Directions for this task
The data below holds the lines to copy: everything from the line containing "depsgraph = bpy.context.evaluated_depsgraph_get()" to the line containing "return made", both ends included, set down exactly.

Items from a data source
####

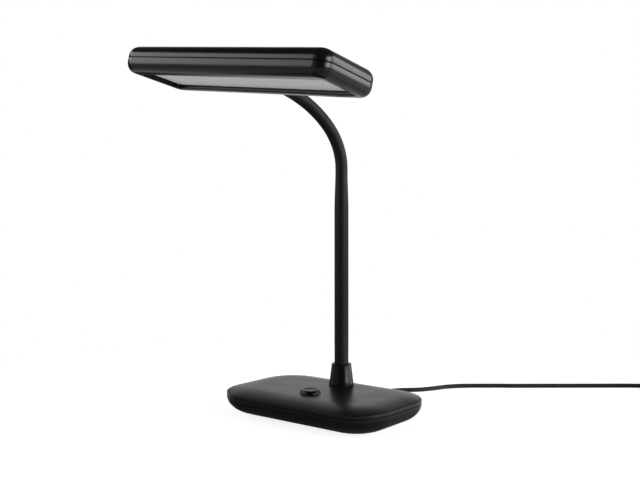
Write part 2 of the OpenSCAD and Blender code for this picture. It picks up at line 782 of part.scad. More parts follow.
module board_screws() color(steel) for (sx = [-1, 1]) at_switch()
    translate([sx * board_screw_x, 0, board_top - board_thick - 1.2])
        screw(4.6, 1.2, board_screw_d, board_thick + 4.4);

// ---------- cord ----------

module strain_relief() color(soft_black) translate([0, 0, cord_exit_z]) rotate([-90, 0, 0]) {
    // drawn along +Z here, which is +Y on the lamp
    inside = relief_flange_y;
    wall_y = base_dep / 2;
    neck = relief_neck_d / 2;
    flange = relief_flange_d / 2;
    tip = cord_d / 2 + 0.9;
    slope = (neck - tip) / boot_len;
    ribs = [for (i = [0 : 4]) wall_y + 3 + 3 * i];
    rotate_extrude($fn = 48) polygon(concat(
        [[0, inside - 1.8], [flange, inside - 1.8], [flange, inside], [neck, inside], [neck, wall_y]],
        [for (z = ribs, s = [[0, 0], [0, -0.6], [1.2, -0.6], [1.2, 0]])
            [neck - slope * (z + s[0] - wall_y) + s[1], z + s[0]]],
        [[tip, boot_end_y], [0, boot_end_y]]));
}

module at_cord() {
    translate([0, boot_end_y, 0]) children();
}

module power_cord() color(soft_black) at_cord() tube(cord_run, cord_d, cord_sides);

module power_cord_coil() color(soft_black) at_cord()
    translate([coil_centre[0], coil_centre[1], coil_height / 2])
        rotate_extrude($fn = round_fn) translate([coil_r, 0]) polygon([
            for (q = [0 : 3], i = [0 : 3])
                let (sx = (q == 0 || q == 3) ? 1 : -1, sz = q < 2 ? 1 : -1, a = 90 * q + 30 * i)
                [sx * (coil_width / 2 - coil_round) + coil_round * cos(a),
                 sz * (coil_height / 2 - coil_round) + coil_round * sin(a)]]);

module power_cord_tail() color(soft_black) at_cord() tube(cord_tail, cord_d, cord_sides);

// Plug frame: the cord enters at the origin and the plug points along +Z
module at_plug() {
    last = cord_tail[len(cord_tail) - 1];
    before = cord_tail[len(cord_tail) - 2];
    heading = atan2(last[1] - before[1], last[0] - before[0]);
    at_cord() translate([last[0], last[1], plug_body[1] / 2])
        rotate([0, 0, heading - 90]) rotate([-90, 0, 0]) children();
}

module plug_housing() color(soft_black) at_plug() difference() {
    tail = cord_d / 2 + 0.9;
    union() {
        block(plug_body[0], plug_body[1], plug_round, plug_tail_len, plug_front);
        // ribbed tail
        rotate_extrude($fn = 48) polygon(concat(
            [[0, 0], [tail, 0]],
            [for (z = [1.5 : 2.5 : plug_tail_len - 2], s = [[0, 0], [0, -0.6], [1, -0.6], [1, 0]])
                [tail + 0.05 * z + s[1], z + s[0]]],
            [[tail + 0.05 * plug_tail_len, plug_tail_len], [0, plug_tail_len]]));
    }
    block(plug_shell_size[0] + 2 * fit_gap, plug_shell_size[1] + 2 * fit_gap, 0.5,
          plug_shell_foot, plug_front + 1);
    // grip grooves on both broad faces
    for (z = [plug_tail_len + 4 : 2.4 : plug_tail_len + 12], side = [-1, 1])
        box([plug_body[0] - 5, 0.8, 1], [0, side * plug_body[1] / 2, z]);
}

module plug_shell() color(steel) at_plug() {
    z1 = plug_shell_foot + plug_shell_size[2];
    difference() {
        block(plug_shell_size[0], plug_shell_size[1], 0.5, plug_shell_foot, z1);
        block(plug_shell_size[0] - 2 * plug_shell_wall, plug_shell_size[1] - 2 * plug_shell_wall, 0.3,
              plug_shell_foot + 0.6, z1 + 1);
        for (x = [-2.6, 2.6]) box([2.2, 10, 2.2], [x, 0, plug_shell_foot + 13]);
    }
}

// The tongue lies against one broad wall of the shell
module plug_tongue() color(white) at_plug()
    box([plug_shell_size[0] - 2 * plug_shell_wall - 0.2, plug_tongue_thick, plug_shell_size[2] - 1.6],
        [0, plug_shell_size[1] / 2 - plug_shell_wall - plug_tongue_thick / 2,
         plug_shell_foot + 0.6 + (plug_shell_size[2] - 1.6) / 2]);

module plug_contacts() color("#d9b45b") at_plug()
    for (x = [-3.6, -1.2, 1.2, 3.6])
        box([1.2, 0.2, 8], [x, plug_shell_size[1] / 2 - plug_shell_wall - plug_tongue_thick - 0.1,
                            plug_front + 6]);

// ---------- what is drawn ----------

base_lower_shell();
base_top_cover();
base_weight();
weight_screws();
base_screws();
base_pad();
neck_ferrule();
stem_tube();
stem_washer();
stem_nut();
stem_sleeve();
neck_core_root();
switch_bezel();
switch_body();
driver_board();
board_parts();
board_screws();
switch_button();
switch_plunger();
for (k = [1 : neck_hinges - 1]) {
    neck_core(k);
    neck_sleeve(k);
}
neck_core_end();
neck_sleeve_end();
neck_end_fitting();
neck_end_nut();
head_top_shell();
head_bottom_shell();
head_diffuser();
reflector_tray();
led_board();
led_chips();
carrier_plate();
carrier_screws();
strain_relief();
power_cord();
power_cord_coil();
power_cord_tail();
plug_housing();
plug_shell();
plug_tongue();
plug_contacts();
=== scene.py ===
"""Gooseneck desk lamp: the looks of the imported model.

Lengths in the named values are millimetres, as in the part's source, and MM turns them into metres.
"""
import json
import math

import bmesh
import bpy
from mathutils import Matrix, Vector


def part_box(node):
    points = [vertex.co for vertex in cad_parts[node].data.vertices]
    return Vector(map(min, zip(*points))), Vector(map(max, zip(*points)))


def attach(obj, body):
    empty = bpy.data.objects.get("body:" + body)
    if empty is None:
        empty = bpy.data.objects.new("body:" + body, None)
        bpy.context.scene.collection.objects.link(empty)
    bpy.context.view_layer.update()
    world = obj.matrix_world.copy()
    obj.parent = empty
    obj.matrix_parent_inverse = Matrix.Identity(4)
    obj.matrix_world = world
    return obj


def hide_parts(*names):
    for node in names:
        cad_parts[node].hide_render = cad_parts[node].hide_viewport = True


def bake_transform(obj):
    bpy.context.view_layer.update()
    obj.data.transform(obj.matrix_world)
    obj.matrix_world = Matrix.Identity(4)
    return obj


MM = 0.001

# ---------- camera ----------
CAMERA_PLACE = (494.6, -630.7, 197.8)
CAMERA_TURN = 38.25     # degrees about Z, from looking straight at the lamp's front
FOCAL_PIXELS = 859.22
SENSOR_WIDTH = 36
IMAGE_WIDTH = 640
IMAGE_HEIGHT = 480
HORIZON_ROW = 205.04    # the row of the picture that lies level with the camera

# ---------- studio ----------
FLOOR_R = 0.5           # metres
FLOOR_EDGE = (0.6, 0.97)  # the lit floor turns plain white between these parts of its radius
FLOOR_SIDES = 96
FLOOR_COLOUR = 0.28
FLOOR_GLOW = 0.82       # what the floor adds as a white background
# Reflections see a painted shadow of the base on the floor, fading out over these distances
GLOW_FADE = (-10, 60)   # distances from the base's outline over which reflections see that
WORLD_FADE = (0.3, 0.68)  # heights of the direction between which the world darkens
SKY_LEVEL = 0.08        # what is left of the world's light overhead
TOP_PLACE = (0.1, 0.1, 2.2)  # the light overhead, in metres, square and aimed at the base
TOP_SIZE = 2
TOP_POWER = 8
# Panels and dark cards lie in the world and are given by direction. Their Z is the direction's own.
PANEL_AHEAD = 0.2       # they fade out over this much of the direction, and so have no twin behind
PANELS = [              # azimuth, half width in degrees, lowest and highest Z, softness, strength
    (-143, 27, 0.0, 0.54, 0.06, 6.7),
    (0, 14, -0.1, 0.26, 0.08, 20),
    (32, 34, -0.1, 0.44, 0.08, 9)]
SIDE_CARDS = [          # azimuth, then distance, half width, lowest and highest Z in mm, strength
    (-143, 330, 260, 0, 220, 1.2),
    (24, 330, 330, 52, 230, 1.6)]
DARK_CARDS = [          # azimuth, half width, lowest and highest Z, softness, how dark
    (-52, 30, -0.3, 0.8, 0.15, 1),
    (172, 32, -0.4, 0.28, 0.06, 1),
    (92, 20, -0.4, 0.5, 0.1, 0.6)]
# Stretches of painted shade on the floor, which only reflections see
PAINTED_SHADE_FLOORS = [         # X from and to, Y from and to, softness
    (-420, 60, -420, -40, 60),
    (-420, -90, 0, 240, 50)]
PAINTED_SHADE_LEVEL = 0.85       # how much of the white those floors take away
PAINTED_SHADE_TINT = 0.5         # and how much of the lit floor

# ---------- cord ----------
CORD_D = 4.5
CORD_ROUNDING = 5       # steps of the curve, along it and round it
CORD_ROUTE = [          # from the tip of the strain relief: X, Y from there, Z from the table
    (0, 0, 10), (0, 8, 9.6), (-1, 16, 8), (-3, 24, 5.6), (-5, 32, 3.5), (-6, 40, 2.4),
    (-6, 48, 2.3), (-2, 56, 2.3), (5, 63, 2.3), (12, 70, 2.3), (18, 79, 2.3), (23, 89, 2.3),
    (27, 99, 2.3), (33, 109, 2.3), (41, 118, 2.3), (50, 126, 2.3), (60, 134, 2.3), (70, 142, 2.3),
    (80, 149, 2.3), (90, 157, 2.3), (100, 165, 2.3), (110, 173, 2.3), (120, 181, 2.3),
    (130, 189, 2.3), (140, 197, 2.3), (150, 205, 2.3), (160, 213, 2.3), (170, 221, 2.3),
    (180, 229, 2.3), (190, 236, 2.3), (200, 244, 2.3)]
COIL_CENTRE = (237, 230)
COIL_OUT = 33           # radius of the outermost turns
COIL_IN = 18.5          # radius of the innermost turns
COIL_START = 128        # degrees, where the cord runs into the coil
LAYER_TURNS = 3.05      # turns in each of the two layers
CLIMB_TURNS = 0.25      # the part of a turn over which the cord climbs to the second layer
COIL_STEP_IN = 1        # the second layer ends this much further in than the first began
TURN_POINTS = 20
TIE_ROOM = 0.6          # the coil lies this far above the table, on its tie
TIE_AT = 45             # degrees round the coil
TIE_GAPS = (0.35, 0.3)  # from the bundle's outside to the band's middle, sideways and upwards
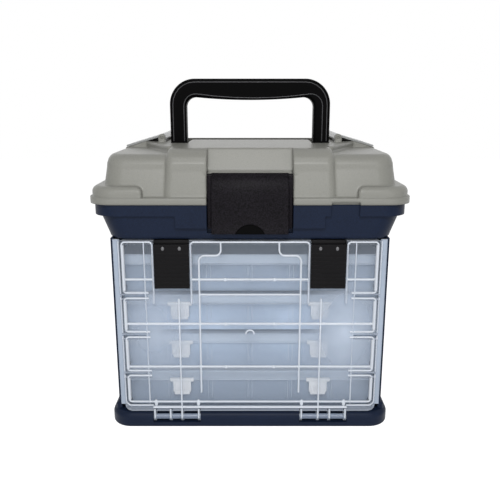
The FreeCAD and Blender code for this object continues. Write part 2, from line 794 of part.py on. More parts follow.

####

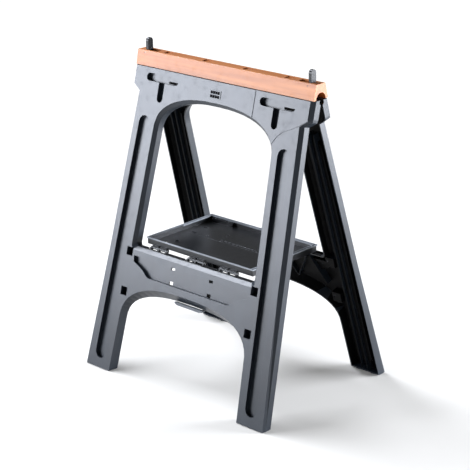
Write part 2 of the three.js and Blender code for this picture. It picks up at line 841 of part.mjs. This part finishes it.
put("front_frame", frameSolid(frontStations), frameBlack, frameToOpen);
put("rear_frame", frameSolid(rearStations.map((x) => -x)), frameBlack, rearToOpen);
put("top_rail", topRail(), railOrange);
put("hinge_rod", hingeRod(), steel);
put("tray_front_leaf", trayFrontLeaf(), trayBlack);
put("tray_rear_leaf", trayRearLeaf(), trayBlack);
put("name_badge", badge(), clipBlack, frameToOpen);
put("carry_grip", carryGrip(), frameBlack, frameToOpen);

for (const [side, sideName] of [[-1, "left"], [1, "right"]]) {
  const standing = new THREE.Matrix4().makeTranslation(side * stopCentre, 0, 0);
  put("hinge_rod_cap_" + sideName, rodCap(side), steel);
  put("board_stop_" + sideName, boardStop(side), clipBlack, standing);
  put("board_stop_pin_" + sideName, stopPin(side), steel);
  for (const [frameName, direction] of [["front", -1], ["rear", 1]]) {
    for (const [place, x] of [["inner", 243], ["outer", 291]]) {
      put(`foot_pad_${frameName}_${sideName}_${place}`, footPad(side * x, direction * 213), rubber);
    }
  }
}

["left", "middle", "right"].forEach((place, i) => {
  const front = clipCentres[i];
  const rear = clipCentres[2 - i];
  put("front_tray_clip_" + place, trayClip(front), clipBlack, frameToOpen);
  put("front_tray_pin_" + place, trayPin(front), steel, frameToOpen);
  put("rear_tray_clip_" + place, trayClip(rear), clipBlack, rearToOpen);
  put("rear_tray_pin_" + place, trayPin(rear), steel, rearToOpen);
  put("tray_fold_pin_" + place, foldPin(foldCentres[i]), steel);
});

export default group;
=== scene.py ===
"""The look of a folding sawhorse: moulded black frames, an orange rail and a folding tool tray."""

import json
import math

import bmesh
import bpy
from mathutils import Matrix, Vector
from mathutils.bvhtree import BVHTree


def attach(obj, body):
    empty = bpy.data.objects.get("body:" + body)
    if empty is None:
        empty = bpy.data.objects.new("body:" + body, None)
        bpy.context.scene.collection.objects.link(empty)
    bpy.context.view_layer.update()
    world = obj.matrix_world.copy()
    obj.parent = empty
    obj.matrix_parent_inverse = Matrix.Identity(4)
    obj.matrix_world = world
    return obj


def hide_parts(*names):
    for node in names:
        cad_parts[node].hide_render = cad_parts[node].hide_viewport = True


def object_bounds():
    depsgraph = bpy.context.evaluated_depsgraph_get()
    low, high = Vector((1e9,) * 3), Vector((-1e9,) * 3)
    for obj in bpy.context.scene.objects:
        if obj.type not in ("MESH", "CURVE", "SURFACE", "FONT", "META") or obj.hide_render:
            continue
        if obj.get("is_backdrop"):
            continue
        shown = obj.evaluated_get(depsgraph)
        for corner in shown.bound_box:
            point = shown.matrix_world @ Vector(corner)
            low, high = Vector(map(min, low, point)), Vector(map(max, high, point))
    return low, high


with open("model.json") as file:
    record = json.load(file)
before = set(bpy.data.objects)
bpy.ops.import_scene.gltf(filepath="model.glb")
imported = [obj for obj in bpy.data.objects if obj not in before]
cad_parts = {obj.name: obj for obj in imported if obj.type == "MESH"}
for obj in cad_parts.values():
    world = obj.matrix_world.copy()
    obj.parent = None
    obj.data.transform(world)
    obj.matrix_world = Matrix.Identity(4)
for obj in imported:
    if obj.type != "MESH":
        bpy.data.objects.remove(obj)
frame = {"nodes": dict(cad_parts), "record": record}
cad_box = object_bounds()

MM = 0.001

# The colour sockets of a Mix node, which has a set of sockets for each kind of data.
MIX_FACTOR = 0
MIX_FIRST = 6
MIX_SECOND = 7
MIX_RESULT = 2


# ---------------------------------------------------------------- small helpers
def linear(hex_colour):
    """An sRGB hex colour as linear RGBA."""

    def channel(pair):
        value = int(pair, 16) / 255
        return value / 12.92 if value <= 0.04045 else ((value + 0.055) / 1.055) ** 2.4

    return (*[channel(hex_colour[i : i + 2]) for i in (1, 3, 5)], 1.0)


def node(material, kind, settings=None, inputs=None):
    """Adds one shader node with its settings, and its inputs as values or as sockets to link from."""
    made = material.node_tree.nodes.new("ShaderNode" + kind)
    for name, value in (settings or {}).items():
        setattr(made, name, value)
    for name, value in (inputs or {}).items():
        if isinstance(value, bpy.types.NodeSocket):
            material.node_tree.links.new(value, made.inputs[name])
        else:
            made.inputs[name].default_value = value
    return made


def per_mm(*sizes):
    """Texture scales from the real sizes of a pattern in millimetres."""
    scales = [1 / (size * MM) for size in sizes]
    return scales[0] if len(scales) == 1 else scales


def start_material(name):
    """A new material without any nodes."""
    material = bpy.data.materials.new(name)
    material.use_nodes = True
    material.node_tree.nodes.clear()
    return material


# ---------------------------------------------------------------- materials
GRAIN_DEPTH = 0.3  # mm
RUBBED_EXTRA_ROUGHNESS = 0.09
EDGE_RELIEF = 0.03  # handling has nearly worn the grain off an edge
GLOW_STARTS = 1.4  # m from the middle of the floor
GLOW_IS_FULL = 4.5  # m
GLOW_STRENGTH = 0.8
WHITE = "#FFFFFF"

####

Expected answer
    depsgraph = bpy.context.evaluated_depsgraph_get()
    low, high = Vector((1e9,) * 3), Vector((-1e9,) * 3)
    for obj in bpy.context.scene.objects:
        if obj.type not in ("MESH", "CURVE", "SURFACE", "FONT", "META") or obj.hide_render:
            continue
        if obj.get("is_backdrop"):
            continue
        shown = obj.evaluated_get(depsgraph)
        for corner in shown.bound_box:
            point = shown.matrix_world @ Vector(corner)
            low, high = Vector(map(min, low, point)), Vector(map(max, high, point))
    return low, high


with open("model.json") as file:
    record = json.load(file)
before = set(bpy.data.objects)
bpy.ops.import_scene.gltf(filepath="model.glb")
imported = [obj for obj in bpy.data.objects if obj not in before]
cad_parts = {obj.name: obj for obj in imported if obj.type == "MESH"}
for obj in cad_parts.values():
    world = obj.matrix_world.copy()
    obj.parent = None
    obj.data.transform(world)
    obj.matrix_world = Matrix.Identity(4)
for obj in imported:
    if obj.type != "MESH":
        bpy.data.objects.remove(obj)
frame = {"nodes": dict(cad_parts), "record": record}
cad_box = object_bounds()

MM = 0.001

# The colour sockets of a Mix node, which has a set of sockets for each kind of data.
MIX_FACTOR = 0
MIX_FIRST = 6
MIX_SECOND = 7
MIX_RESULT = 2


# ---------------------------------------------------------------- small helpers
def linear(hex_colour):
    """An sRGB hex colour as linear RGBA."""

    def channel(pair):
        value = int(pair, 16) / 255
        return value / 12.92 if value <= 0.04045 else ((value + 0.055) / 1.055) ** 2.4

    return (*[channel(hex_colour[i : i + 2]) for i in (1, 3, 5)], 1.0)


def node(material, kind, settings=None, inputs=None):
    """Adds one shader node with its settings, and its inputs as values or as sockets to link from."""
    made = material.node_tree.nodes.new("ShaderNode" + kind)
    for name, value in (settings or {}).items():
        setattr(made, name, value)
    for name, value in (inputs or {}).items():
        if isinstance(value, bpy.types.NodeSocket):
            material.node_tree.links.new(value, made.inputs[name])
        else:
            made.inputs[name].default_value = value
    return made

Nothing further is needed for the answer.